The lineup also includes bands that draw from mythology and esoteric history. Sweden’s Thyrfing takes its name from the cursed royal sword of Norse mythology, basing their Viking metal in the ancient tales of their homeland. In contrast, the Swiss band Vígljós, formed in 2023, finds inspiration in other parts of history.

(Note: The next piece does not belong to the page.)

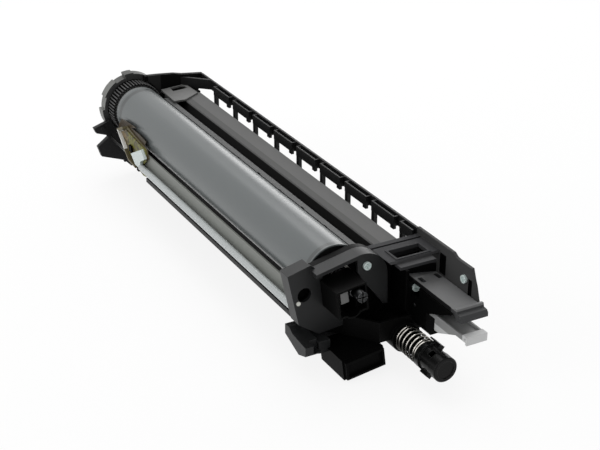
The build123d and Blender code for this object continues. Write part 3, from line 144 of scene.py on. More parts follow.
class Signal:
    """A socket of a shader graph that takes part in arithmetic."""

    def __init__(self, graph: "Graph", socket: bpy.types.NodeSocket | None) -> None:
        """Keeps the graph and the socket.

        Args:
            graph: The graph that the socket belongs to.
            socket: The output socket of a node, or None behind a graph's last node.
        """
        self.graph = graph
        self.socket = socket

    def _is_number(self, side: Operand) -> bool:
        """Tells whether one side of an expression is a plain value.

        Args:
            side: The operand.

        Returns:
            True for a value, False for a vector or a colour.
        """
        if isinstance(side, Signal):
            return side.socket.type == "VALUE"
        return isinstance(side, (int, float))

    def _join(self, operation: Arithmetic, left: Operand, right: Operand) -> "Signal":
        """Adds the node for one operation.

        Args:
            operation: What is worked out.
            left: First operand.
            right: Second operand.

        Returns:
            The result, a value if both operands are values and else a vector.
        """
        plain = self._is_number(left) and self._is_number(right)
        kind = "ShaderNodeMath" if plain else "ShaderNodeVectorMath"
        return self.graph.node(kind, {"operation": operation.value}, {0: left, 1: right})

    def __add__(self, other: Operand) -> "Signal":
        """Adds."""
        return self._join(Arithmetic.ADD, self, other)

    def __radd__(self, other: Operand) -> "Signal":
        """Adds, from the right."""
        return self._join(Arithmetic.ADD, other, self)

    def __sub__(self, other: Operand) -> "Signal":
        """Subtracts."""
        return self._join(Arithmetic.SUBTRACT, self, other)

    def __rsub__(self, other: Operand) -> "Signal":
        """Subtracts, from the right."""
        return self._join(Arithmetic.SUBTRACT, other, self)

    def __mul__(self, other: Operand) -> "Signal":
        """Multiplies."""
        return self._join(Arithmetic.MULTIPLY, self, other)

    def __rmul__(self, other: Operand) -> "Signal":
        """Multiplies, from the right."""
        return self._join(Arithmetic.MULTIPLY, other, self)

    def larger(self, other: Operand) -> "Signal":
        """Gives the larger of two values."""
        return self._join(Arithmetic.MAXIMUM, self, other)

    def part(self, axis: Axis) -> "Signal":
        """Gives one coordinate of a vector as a value."""
        return self.graph.node("ShaderNodeSeparateXYZ", {}, {0: self}, axis.value)

    def length(self) -> "Signal":
        """Gives the length of a vector."""
        return self.graph.node("ShaderNodeVectorMath", {"operation": "LENGTH"}, {0: self}, "Value")

    def ramp(self, low: float, high: float) -> "Signal":
        """Rises smoothly from 0 to 1 between two values.

        Args:
            low: Where the rise starts.
            high: Where it ends.

        Returns:
            A value from 0 to 1.
        """
        settings = {"interpolation_type": "SMOOTHSTEP", "clamp": True}
        return self.graph.node("ShaderNodeMapRange", settings, {0: self, 1: low, 2: high})

    def band(self, limits: Span, soft: float) -> "Signal":
        """Gives 1 inside a span and 0 outside, with soft edges.

        Args:
            limits: Where the band starts and ends.
            soft: How far each edge fades to either side.

        Returns:
            A value from 0 to 1.
        """
        low, high = limits
        rise = self.ramp(low - soft, low + soft)
        fall = self.ramp(high - soft, high + soft)
        return rise * (1 - fall)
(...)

Their conceptual work covers medieval beekeeping on their debut ‘Tome I: Apidæ’ and the historical phenomenon of ergot poisoning (or “St. Anthony’s Fire”) on their upcoming album ‘Tome II: Ignis Sacer.’ This focus on unusual subjects, alongside the nautical black metal of France’s Houle and the thrash metal of Germany’s Warfield, shows a global genre that is creative and intellectually curious.

Conclusion

In the city of waltzes and opera, the Vienna Metal Meeting Festival presents a different kind of music. The music consists of roaring guitars, intricate drum patterns, and voices that tell tales of cosmic horror, ancient myths, and human philosophy. Held in a venue born from a defiant act to preserve culture, the festival is an expression of an art form that has developed from its origins into a diverse global movement.

The 2025 edition, with its diverse billing, affirms heavy metal’s place within Vienna’s broader cultural landscape—not as an adversary to its classical image, but as a contemporary expression that draws from its own history, symbolism, and creative integrity.

The Vienna Metal Meeting 2025 will be held on Saturday, October 4, 2025, at the Arena Wien, located at Baumgasse 80, 1030 Wien, Austria. Check-in for the event begins at 2:30 PM, with performances scheduled to start at 3:30 PM.

General admission tickets are available starting from €99.00 (approximately $107 USD) and can be purchased online through the official festival website, or via authorized sellers like Metalticket.at. At present, no festival-wide VIP packages have been announced.

Patrons should be aware that individual artists on tour sometimes offer their own VIP meet-and-greet upgrades, which are sold separately from festival admission. Attendees should consult the official Vienna Metal Meeting website for any updates regarding premium ticket options as the event date approaches.